L’idée a germé dans la tête de l’ancien président, Nestor Kirchner, qui continuait à fonctionner en tandem avec son épouse : le "couple présidentiel", disait-on à Buenos Aires.

A l’origine, c’est le groupe média Clarin - devenu par un retournement de situation l’ennemi numéro un des Kirchner - qui détenait les droits de transmission sur une chaîne câblée. A l’époque, l’Association du football argentin (AFA) réclame davantage pour renflouer les clubs, la plupart au bord de la faillite. Clarin juge l’addition excessive. Nestor Kirchner voit la chance de faire d’une pierre deux coups. L’Etat fait une offre à l’AFA et affaiblit par la même occasion Clarin.

Le nouveau programme est baptisé "Futbol para Todos" (Football pour tous), il passe sur une chaîne publique et peut être repris sur les chaînes de province à condition de ne pas y toucher (ni de retrancher, ni d'ajouter.) C’est un paquet cadeau, à prendre ou à laisser.

Pour les Argentins, passionnés du ballon rond, c’est tout bénéfice. Désormais, on supporte gratis, chacun chez soi, bien à l’abri des "barras bravas" (ces mufles qui infestent les stades de la planète) et des intempéries.

L’Etat devait retrouver ses billes grâce à la publicité. Seulement voilà, à l’exception d’une seule pub privée, le bas de l’écran et les spots sont monopolisés par la propagande gouvernementale, institutionnelle ou d’entreprises publiques. Et le foot sert d’appât au principal programme politique de la chaîne gouvernementale, 6, 7, 8, un sommet de manipulation et de diffamation, qui rappelle la télévision cubaine.

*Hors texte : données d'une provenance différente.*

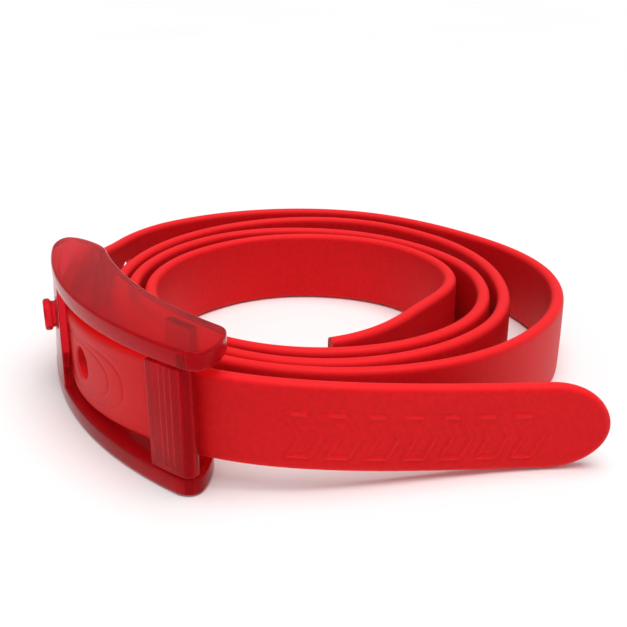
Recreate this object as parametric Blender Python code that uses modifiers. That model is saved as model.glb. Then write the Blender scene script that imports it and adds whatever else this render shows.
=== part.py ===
"""A moulded elastomer belt, coiled on a table, with a curved translucent buckle threaded on it.

The strap stands on edge and winds outwards from its square-cut end. Its fourth turn rises a
little, passes through the buckle and runs on as a free end with a rounded tip. The buckle is a
frame of two deep rails, with a fixed bar and stud at one end and a hinged clamp bar at the other.

Lengths are in metres and +Z is up. The coil is laid out round its own centre, and one empty
carries everything, so that the middle of the object's footprint lies at the world's origin.
"""

import math
from collections import namedtuple

import bmesh
import bpy
import numpy as np
from mathutils import Matrix, Vector

MM = 0.001

# The strap
STRAP_WIDTH = 20.0 * MM
STRAP_THICKNESS = 3.5 * MM
STRAP_STEP = 4.5 * MM  # spacing of the strap's columns
TIP_LENGTH = 13.0 * MM
TIP_COLUMNS = 6
TIP_LAST_ANGLE = math.radians(82.0)  # where the rounded tip ends in a short flat

# The coil: radius of the strap's middle line at each eighth of a turn, counterclockwise from
# the front, one row for each turn. The last row stops where the strap makes for the buckle.
EIGHTHS = 8
TURN_RADII_MM = (
    (42.0, 31.2, 33.0, 32.0, 33.5, 39.5, 46.5, 48.0),
    (47.5, 45.0, 40.0, 36.2, 39.0, 47.0, 51.7, 52.0),
    (53.2, 50.5, 45.5, 46.0, 51.0, 54.0, 56.0, 56.3),
    (57.5, 60.0, 60.0, 55.0, 60.0, 67.5),
)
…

Le quotidien La Nacion a relancé la polémique sur "Futbol para Todos" en publiant le coût de l’opération depuis trois ans : 4 milliards de pesos (720 millions d’euros). Ce chiffre se décompose en droits versés à l’AFA, valeur de la publicité officielle et dépenses de production, diffusion ou commercialisation. La source ? Le Journal Officiel et les chiffres d’affaires des maisons de production ; les tarifs de pub annoncés par "Futbol para Todos" ont permis de faire une estimation.

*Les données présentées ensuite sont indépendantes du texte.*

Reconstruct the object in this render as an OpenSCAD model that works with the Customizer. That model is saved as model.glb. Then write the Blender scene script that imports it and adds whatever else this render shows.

Malgré l’opacité ou les tergiversations qui règnent sur les comptes et sur les statistiques en Argentine, les 4 milliards n’ont pas été contestés. En revanche, le calcul fait par La Nacion sur les investissements sociaux qui auraient pu être faits avec une telle somme, a été jugé  "démagogique" par les partisans des Kirchner.

"'Futbol para Todos' a démocratisé un bien culturel", affirme ainsi le sénateur péroniste Daniel Filmus. Et de citer en exemple le budget du somptueux théâtre Colon, à Buenos Aires (185 millions de pesos par an), dont la programmation concerne une minorité, sans qu’elle soit remise en cause pour autant.

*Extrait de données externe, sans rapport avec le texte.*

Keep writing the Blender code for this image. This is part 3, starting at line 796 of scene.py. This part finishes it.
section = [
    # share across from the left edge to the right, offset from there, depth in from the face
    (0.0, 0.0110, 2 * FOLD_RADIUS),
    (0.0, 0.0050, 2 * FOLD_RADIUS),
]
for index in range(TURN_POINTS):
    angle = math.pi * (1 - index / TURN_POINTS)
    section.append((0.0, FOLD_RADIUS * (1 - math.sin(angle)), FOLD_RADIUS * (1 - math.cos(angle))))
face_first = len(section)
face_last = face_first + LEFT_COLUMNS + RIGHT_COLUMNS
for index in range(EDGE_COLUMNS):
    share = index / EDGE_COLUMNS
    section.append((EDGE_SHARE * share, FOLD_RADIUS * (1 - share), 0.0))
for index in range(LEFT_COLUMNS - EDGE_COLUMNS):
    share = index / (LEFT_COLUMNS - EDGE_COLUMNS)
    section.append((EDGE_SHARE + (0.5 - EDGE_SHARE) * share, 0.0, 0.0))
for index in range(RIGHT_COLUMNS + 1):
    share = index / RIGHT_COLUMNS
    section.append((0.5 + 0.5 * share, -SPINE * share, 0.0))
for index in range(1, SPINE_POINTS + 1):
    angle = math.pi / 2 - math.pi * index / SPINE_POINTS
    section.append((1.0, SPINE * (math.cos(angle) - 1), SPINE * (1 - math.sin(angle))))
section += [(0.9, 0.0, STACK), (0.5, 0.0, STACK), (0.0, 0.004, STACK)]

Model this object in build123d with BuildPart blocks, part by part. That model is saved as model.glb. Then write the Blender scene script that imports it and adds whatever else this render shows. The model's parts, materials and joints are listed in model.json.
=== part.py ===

Les dividendes de l’opération devaient renflouer les caisses des équipes argentines. Or, les clubs ne sont pas sortis de l’ornière. De là à penser qu’une partie des droits a été siphonnée…

La question mérite d'être posée : la dépense de l’Etat est-elle justifiée ou pas, dans une Argentine où un tiers de la population vit dans la pauvreté, où la santé et l’éducation ne sont plus ce qu’elles étaient ?

Les Argentins semblent vivre dans une bulle, dont la clé est le prix record atteint par le soja. Il y a cinq ans, la tonne de soja valait 250 dollars. Ce mois de juillet, elle a dépassé les 610 dollars. L’Etat tire une bonne partie de ses ressources de l’exportation du soja.

Alors, la vieille expression latine "panis et circenses" - du pain et du cirque pour satisfaire le peuple - pourrait se traduire en Argentine par "soja et foot". Ce n’est pas du développement durable, certes, c’est plutôt : "pourvu que ça dure…"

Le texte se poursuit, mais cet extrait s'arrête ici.